No dia em que passam cinco anos sobre a morte de José Saramago vale a pena regressar ao texto «Verdade e Ilusão democrática», publicado no «Expresso» de sábado transato e por ele lido numa conferência ocorrida em Sevilha em 1991 no quadro do quinto centenário dos Descobrimentos.
Trata-se de uma longa reflexão sobre a Democracia, que ele já via seriamente posta perigada, e cuja atualidade ainda mais pertinente se mostra quase um quarto de século entretanto decorrido, porque a deriva neoliberal das economias globais só tem agravado os sintomas então enunciados pelo escritor.
Quase no final ele considera que “o sistema de organização social que até aqui temos designado como democrático tornou-se cada vez mais numa plutocracia (governo dos ricos) e cada vez menos uma democracia (governo do povo).”
A ilusão da participação dos povos nas decisões coletivas é por ele denunciada como irrealizável: “É impossível negar que a massa oceânica dos pobres deste mundo, sendo geralmente chamados a eleger, não é nunca chamada a governar (os pobres nunca votariam num partido de pobres porque um partido de pobres não teria nada para prometer-lhes). É impossível negar que, na mais do que problemática hipótese de que os pobres formassem governo e governassem politicamente em maioria (…) ainda assim não disporiam dos meios para alterar a organização do universo plutocrático que os cobre, vigia e não raramente afoga. É impossível não nos apercebermos de que a chamada democracia ocidental entrou em um processo de transformação retrógrada que é totalmente incapaz de parar e inverter, e cujo resultado tudo faz prever que seja a sua própria negação”.
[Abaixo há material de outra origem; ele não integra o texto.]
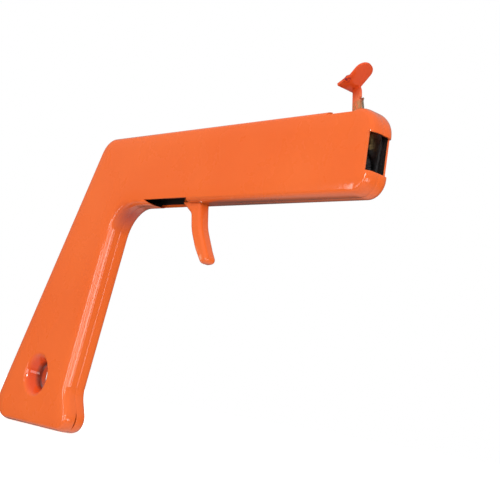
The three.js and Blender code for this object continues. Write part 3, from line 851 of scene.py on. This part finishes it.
def world_light(diffuse, gloss):
    """White backdrop for the camera. The part is lit by a sky that is stronger overhead and towards
    the muzzle, and mirrors one that is dark round the horizon and pale underfoot. diffuse is the
    strength below and above; gloss is the strength underfoot, at the horizon and overhead."""
    world = bpy.data.worlds.new("studio")
    bpy.context.scene.world = world
    world.use_nodes = True
    tree = world.node_tree

    def node(kind, **settings):
        made = tree.nodes.new(kind)
        for key, value in settings.items():
            setattr(made, key, value)
        return made

    def spread(value, limits, ends):
        ramp = node("ShaderNodeMapRange")
        tree.links.new(value, ramp.inputs["Value"])
        for key, number in zip(("From Min", "From Max", "To Min", "To Max"), (*limits, *ends)):
            ramp.inputs[key].default_value = number
        return ramp.outputs["Result"]

    def calc(operation, first, second):
        made = node("ShaderNodeMath", operation=operation)
        for socket, value in zip(made.inputs, (first, second)):
            if isinstance(value, float):
                socket.default_value = value
            else:
                tree.links.new(value, socket)
        return made.outputs[0]

    split = node("ShaderNodeSeparateXYZ")
    tree.links.new(node("ShaderNodeTexCoord").outputs["Generated"], split.inputs[0])
    height = split.outputs["Z"]
    forward = calc("SUBTRACT", split.outputs["X"], split.outputs["Y"])
    side = spread(forward, (-1.2, 1.0), (0.62, 1.12))
    lit = calc("MULTIPLY", spread(height, (-0.3, 0.6), diffuse), side)
    foot, horizon, over = gloss
    mirrored = calc(
        "ADD",
        spread(height, (-0.75, -0.3), (foot - horizon, 0.0)),
        spread(height, (0.0, 0.8), (horizon, over)),
    )
    path = node("ShaderNodeLightPath")
    choose = node("ShaderNodeMix", data_type="FLOAT")
    tree.links.new(path.outputs["Is Glossy Ray"], choose.inputs[0])
    tree.links.new(lit, choose.inputs[2])
    tree.links.new(mirrored, choose.inputs[3])
    seen = calc("MAXIMUM", choose.outputs[0], path.outputs["Is Camera Ray"])
    background = tree.nodes["Background"]
    background.inputs["Color"].default_value = (1.0, 1.0, 1.0, 1.0)
    tree.links.new(seen, background.inputs["Strength"])


def heading(azimuth, elevation):
    """Direction at an azimuth from the near side towards the muzzle, and an elevation, in degrees."""
    a, e = math.radians(azimuth), math.radians(elevation)
    return (math.sin(a) * math.cos(e), -math.cos(a) * math.cos(e), math.sin(e))


def softbox(name, towards, distance, size, radiance, aim=(0.02, 0.0, 0.08), diffuse=True, shine=True):
    light = bpy.data.lights.new(name, "AREA")
    light.shape = "RECTANGLE"
    light.size, light.size_y = size
    light.energy = radiance * math.pi * size[0] * size[1]
    lamp = bpy.data.objects.new(name, light)
    lamp.visible_diffuse = diffuse
    lamp.visible_glossy = shine
    bpy.context.scene.collection.objects.link(lamp)
    direction = Vector(towards).normalized()
    lamp.location = Vector(aim) + direction * distance
    lamp.rotation_euler = direction.to_track_quat("Z", "Y").to_euler()


def main_camera():
    data = bpy.data.cameras.new("camera")
    data.sensor_width = 36.0
    data.lens = 79.41
    data.shift_x = -0.023
    data.shift_y = 0.17
    data.clip_start, data.clip_end = 0.01, 30.0
    camera = bpy.data.objects.new("camera", data)
    bpy.context.scene.collection.objects.link(camera)
    right = Vector((0.653025, 0.735374, 0.181061))
    up = Vector((-0.063265, -0.185271, 0.980649))
    back = Vector((0.754689, -0.651843, -0.074463))
    turn = Matrix((right, up, back)).transposed()
    camera.matrix_world = Matrix.Translation((0.34068, -0.24227, 0.02002)) @ turn.to_4x4()
    bpy.context.scene.camera = camera


stage_floor()
world_light(diffuse=(0.84, 0.9), gloss=(0.75, 0.08, 0.5))
softbox("key", heading(-18, 32), 1.5, (1.1, 0.8), 2.5, aim=(-0.05, 0.0, 0.03), shine=False)
softbox("front_fill", heading(104, 5), 1.3, (0.5, 0.9), 2.1, shine=False)
softbox("right", heading(55, 10), 1.3, (0.35, 0.8), 3.3, shine=False)
softbox("spot", heading(20, 7), 1.3, (0.24, 0.26), 30.0, diffuse=False)

# Low panes that only show as streaks down the handle's front, which faces slightly downwards:
# [azimuth, elevation, width, radiance].
PANES = [
    (-40, -3, 0.10, 7.0),
    (-24, -6, 0.35, 3.5),
    (12, -9, 0.8, 5.0),
    (55, -15, 0.7, 4.0),
    (84, -17, 0.45, 7.0),
    (104, -17, 0.2, 4.0),
]
for count, (azimuth, elevation, width, radiance) in enumerate(PANES):
    towards = heading(azimuth, elevation)
    softbox(f"pane_{count}", towards, 1.5, (width, 0.4), radiance, diffuse=False)
main_camera()
bpy.context.scene.view_settings.view_transform = "Standard"
bpy.context.scene.view_settings.look = "None"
Se ainda fosse vivo não tenho qualquer dúvida sobre qual a posição política, que Saramago tomaria a respeito do atual braço de forças entre o governo grego e os seus credores. E veria nele um momento determinante sobre o que irá concluir: a probabilidade de ser a própria Democracia a estar em causa.
“Num mundo que se habituou a discutir tudo, uma só coisa não se discute, precisamente a democracia. Melífluo e monacal, como era seu estilo retórico, Salazar, o ditador que governou o meu país durante mais de quarenta anos, pontificava: ‘Não discutimos Deus, não discutimos a Pátria, não discutimos a Família’. Hoje discutimos Deus, discutimos a pátria, e só não discutimos a família, porque ela própria se está a discutir a si mesma. Mas não discutimos a democracia. Pois eu digo: discutamo-la, meus senhores, discutamo-la a todas as horas, discutamo-la em todos os foros, porque, se não o fizermos a tempo, se não descobrirmos a maneira de a reinventar, sim, de a re-inventar, não será só a democracia que se perderá, também se perderá a esperança de ver um dia respeitados neste infeliz planeta os direitos humanos.
E esse seria o grande fracasso da nossa época, o sinal de traição que marcaria para todo o sempre o rosto da humanidade que agora somos.”
É por isso mesmo que importa acompanhar com atenção o que se passará hoje no Eurogrupo e nas negociações em curso entre o governo grego e quem o anda a querer derrubar. Porque se uma eventual derrota do Syriza poderá significar uma batalha perdida, a sua improvável vitória equivalerá ao anúncio de uma guerra definitivamente bem sucedida para devolver o poder do povo, ou seja para a Democracia.